▶ **WHAT YOU SHOULD DO**
For the listing that follows, give again exactly the lines from the one with "plate = extrude(plate_outline(), thickness)" to the one with "plate_thickness = plate_high.z - plate_low.z", including both.
-=-=-=-=-
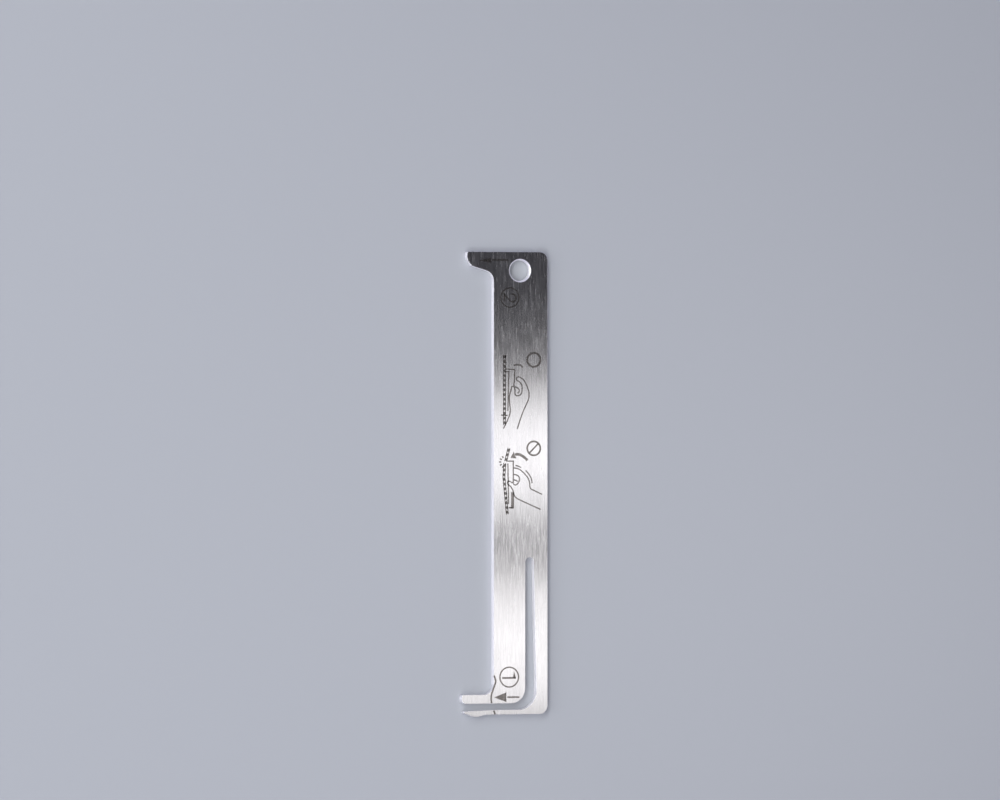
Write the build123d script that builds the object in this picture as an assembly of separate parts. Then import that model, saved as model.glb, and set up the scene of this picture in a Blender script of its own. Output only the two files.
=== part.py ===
from build123d import *
import os
from math import cos, radians, sin, tan

# Chain wear gauge, blanked from one flat sheet of stainless steel, in millimetres.
# It lies on its back: X runs across the body, with the head and the tongues on the -X side,
# Y runs along the body from the tongues up to the head, and Z is the thickness of the sheet.
# The outline is drawn from two working edges: x = 0 is the body's edge on the tongue side,
# and y = 0 is the top of the upper tongue, which a roller of the chain sits on.

# The gauge face at the top of the head lies this far above the upper tongue: ten links of a
# half-inch chain that has worn by three quarters of a percent.
chain_pitch = 12.7
links_spanned = 10
wear_limit = 0.0075

# Sheet, and the rounding that tumbling leaves on the rims of both faces
thickness = 2.0
rim_rounding = 0.08

# Body
body_width = 16.6
outer_corner_radius = 2.4

# Head, a hook that drops between two rollers
head_reach = 8.15
head_heel_reach = 6.75
head_shoulder_depth = 2.4
head_heel_depth = 4.1
head_root_depth = 6.1
head_corner_radius = 0.5
head_shoulder_radius = 2.8
head_heel_radius = 0.9
head_root_radius = 3.2

# Hanging hole through the head end, with a chamfer on both faces
hole_diameter = 6.0
hole_below_top = 5.4
hole_from_back_edge = 8.5
hole_chamfer = 0.4

# Upper tongue
upper_tongue_reach = 9.8
upper_tongue_height = 2.63
upper_tongue_tip_radius = 0.6
upper_tongue_chin_radius = 1.3
upper_tongue_root_radius = 3.0

# Spring slot, which parts the lower tongue from the body. It widens downwards, so the spring
# arm beside it tapers towards the beam that carries the lower tongue.
slot_from_tongue_edge = 9.75
slot_width_at_end = 2.55
slot_length_above_tongue = 39.6
tongue_gap = 1.8
body_foot_radius = 4.4
arm_taper_angle = 1.3
arm_foot_radius = 5.4
beam_height = 1.4

# Lower tongue, with a cam under its tip that presses on the next roller
lower_tongue_reach = 9.15
lower_tongue_droop = 0.35
lower_tongue_bend_radius = 20.0
lower_tongue_tip_radius = 0.25
cam_height = 0.6
cam_crown_reach = 5.4
cam_radius = 4.0
cam_nose_angle = 20.0
cam_heel_angle = 14.0
cam_heel_radius = 6.0

# Levels and edges worked out from the sizes above
gauge_span = chain_pitch * links_spanned * (1 + wear_limit)
tongue_underside = -upper_tongue_height
beam_top = tongue_underside - tongue_gap
beam_underside = beam_top - beam_height
cam_crown_level = beam_underside - cam_height
slot_end_radius = slot_width_at_end / 2
slot_end_level = slot_length_above_tongue - slot_end_radius
slot_middle = slot_from_tongue_edge + slot_end_radius


def cam_corners():
    """The corners of the cam under the lower tongue: nose, crown and heel."""
    nose = radians(cam_nose_angle)
    heel = radians(cam_heel_angle)
    corner_offset = cam_radius / cos((nose + heel) / 2)
    corner_lean = (nose - heel) / 2
    crown_x = -cam_crown_reach - corner_offset * sin(corner_lean)
    crown_y = cam_crown_level + cam_radius - corner_offset * cos(corner_lean)
    nose_y = crown_y + (lower_tongue_reach + crown_x) * tan(nose)
    heel_x = crown_x + (beam_underside - crown_y) / tan(heel)
    return [
        ((-lower_tongue_reach, nose_y), lower_tongue_tip_radius),
        ((crown_x, crown_y), cam_radius),
        ((heel_x, beam_underside), cam_heel_radius),
    ]


def slot_end_points():
    """Where the slot's round end meets the spring arm, its top, and where it meets the body."""
    taper = radians(arm_taper_angle)
    arm_x = slot_middle + slot_end_radius * cos(taper)
    arm_y = slot_end_level + slot_end_radius * sin(taper)
    top = (slot_middle, slot_end_level + slot_end_radius)
    return (arm_x, arm_y), top, (slot_from_tongue_edge, slot_end_level)


def plate_corners():
    """Each corner of the outline with its radius, from the spring arm round to the body."""
    arm_x, arm_y = slot_end_points()[0]
    arm_foot_x = arm_x + (arm_y - beam_top) * tan(radians(arm_taper_angle))
    corners = [
        ((arm_foot_x, beam_top), arm_foot_radius),
        ((0, beam_top), lower_tongue_bend_radius),
        ((-lower_tongue_reach, beam_top - lower_tongue_droop), lower_tongue_tip_radius),
    ]
    corners += cam_corners()
    corners += [
        ((body_width, beam_underside), outer_corner_radius),
        ((body_width, gauge_span), outer_corner_radius),
        ((-head_reach, gauge_span), head_corner_radius),
        ((-head_reach, gauge_span - head_shoulder_depth), head_shoulder_radius),
        ((-head_heel_reach, gauge_span - head_heel_depth), head_heel_radius),
        ((0, gauge_span - head_root_depth), head_root_radius),
        ((0, 0), upper_tongue_root_radius),
        ((-upper_tongue_reach, 0), upper_tongue_tip_radius),
        ((-upper_tongue_reach, tongue_underside), upper_tongue_chin_radius),
        ((slot_from_tongue_edge, tongue_underside), body_foot_radius),
    ]
    return corners


def plate_outline():
    """The blanked outline: one run of rounded corners, closed by the slot's round end."""
    corners = plate_corners()
    arm_side, slot_top, body_side = slot_end_points()
    points = [arm_side] + [point for point, _ in corners] + [body_side]
    run = FilletPolyline(*points, radius=[radius for _, radius in corners])
    slot_end = ThreePointArc(body_side, slot_top, arm_side)
    return make_face([run, slot_end])


def hanging_hole():
    """The tool that cuts the hanging hole and its two chamfers."""
    rim_radius = hole_diameter / 2 + hole_chamfer
    bore = Cylinder(hole_diameter / 2, thickness)
    countersink = Cone(rim_radius, hole_diameter / 2, hole_chamfer)
    cone_height = (thickness - hole_chamfer) / 2
    tool = bore + Pos(0, 0, -cone_height) * countersink
    tool += Pos(0, 0, cone_height) * Rot(180, 0, 0) * countersink
    place = (body_width - hole_from_back_edge, gauge_span - hole_below_top, thickness / 2)
    return Pos(*place) * tool


def gauge_plate():
    """The whole gauge, with the middle of its back face at the origin."""
    plate = extrude(plate_outline(), thickness)
    rims = plate.edges().group_by(Axis.Z)
    plate = fillet(rims[0] + rims[-1], rim_rounding)
    plate -= hanging_hole()
    middle_x = (body_width - upper_tongue_reach) / 2
    middle_y = (gauge_span + cam_crown_level) / 2
    return Pos(-middle_x, -middle_y, 0) * plate


os.makedirs("parts", exist_ok=True)
export_step(gauge_plate(), "parts/gauge_plate.step")
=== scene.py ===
from math import atan2, cos, degrees, pi, radians, sin

import bmesh
import bpy
from mathutils import Matrix, Vector


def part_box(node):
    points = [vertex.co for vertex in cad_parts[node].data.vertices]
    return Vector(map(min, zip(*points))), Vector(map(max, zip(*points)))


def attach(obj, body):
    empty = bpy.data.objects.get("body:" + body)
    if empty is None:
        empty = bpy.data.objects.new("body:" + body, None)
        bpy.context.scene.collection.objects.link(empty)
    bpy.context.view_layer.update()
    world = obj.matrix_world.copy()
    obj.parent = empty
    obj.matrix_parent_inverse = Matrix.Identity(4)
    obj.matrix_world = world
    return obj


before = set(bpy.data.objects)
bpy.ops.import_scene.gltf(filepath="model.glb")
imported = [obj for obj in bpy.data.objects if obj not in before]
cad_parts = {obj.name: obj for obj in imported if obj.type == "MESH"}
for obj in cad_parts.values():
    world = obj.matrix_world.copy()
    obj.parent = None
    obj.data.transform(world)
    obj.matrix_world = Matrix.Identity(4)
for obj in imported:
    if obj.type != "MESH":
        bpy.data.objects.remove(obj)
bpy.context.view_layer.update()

mm = 0.001


# The plate: one blank of stainless sheet, punched out and tumbled, so that its rims are soft, and
# brushed lengthwise on both faces. Its punched walls keep a smooth band, where the punch slid, and
# a dull torn band below it.
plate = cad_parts["gauge_plate"]
plate_low, plate_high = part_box("gauge_plate")
plate_thickness = plate_high.z - plate_low.z


def put(tree, kind, inputs, **settings):
    """Adds a shader node. Each input is a plain value, or the output of another node to link."""
    node = tree.nodes.new("ShaderNode" + kind)
    for name, value in settings.items():
        setattr(node, name, value)
    for name, value in inputs.items():
        if isinstance(value, bpy.types.NodeSocket):
            tree.links.new(value, node.inputs[name])
        else:
            node.inputs[name].default_value = value
    return node


def between(tree, value, low, high, to_low=0.0, to_high=1.0):
    """The value, eased from one range to another and held at its ends."""
    ranges = {"From Min": low, "From Max": high, "To Min": to_low, "To Max": to_high}
    eased = put(tree, "MapRange", {"Value": value, **ranges}, interpolation_type="SMOOTHSTEP")
    return eased.outputs["Result"]


def work_out(tree, operation, first, second):
    """The result of a Math node on two values."""
    return put(tree, "Math", {0: first, 1: second}, operation=operation).outputs[0]


def add_share(tree, value, share, other):
    """The value plus a share of another one."""
    return put(tree, "Math", {0: other, 1: share, 2: value}, operation="MULTIPLY_ADD").outputs[0]


def noise_on(tree, place, fineness, detail):
    """Noise on a place. The fineness is how many of its patches go in a unit of that place."""
    return put(tree, "TexNoise", {"Vector": place, "Scale": fineness, "Detail": detail}).outputs[0]


def start_group(name, inputs, outputs):
    """A new shader node group, with its input and output nodes."""
    group = bpy.data.node_groups.new(name, "ShaderNodeTree")
    for label, (kind, value) in inputs.items():
        socket = group.interface.new_socket(label, in_out="INPUT", socket_type="NodeSocket" + kind)
        socket.default_value = value
    for label, kind in outputs.items():
        group.interface.new_socket(label, in_out="OUTPUT", socket_type="NodeSocket" + kind)
    given = group.nodes.new("NodeGroupInput").outputs
    result = group.nodes.new("NodeGroupOutput").inputs
    return group, given, result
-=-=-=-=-
▶ **COMPLETE ANSWER**
    plate = extrude(plate_outline(), thickness)
    rims = plate.edges().group_by(Axis.Z)
    plate = fillet(rims[0] + rims[-1], rim_rounding)
    plate -= hanging_hole()
    middle_x = (body_width - upper_tongue_reach) / 2
    middle_y = (gauge_span + cam_crown_level) / 2
    return Pos(-middle_x, -middle_y, 0) * plate


os.makedirs("parts", exist_ok=True)
export_step(gauge_plate(), "parts/gauge_plate.step")
=== scene.py ===
from math import atan2, cos, degrees, pi, radians, sin

import bmesh
import bpy
from mathutils import Matrix, Vector


def part_box(node):
    points = [vertex.co for vertex in cad_parts[node].data.vertices]
    return Vector(map(min, zip(*points))), Vector(map(max, zip(*points)))


def attach(obj, body):
    empty = bpy.data.objects.get("body:" + body)
    if empty is None:
        empty = bpy.data.objects.new("body:" + body, None)
        bpy.context.scene.collection.objects.link(empty)
    bpy.context.view_layer.update()
    world = obj.matrix_world.copy()
    obj.parent = empty
    obj.matrix_parent_inverse = Matrix.Identity(4)
    obj.matrix_world = world
    return obj


before = set(bpy.data.objects)
bpy.ops.import_scene.gltf(filepath="model.glb")
imported = [obj for obj in bpy.data.objects if obj not in before]
cad_parts = {obj.name: obj for obj in imported if obj.type == "MESH"}
for obj in cad_parts.values():
    world = obj.matrix_world.copy()
    obj.parent = None
    obj.data.transform(world)
    obj.matrix_world = Matrix.Identity(4)
for obj in imported:
    if obj.type != "MESH":
        bpy.data.objects.remove(obj)
bpy.context.view_layer.update()

mm = 0.001


# The plate: one blank of stainless sheet, punched out and tumbled, so that its rims are soft, and
# brushed lengthwise on both faces. Its punched walls keep a smooth band, where the punch slid, and
# a dull torn band below it.
plate = cad_parts["gauge_plate"]
plate_low, plate_high = part_box("gauge_plate")
plate_thickness = plate_high.z - plate_low.z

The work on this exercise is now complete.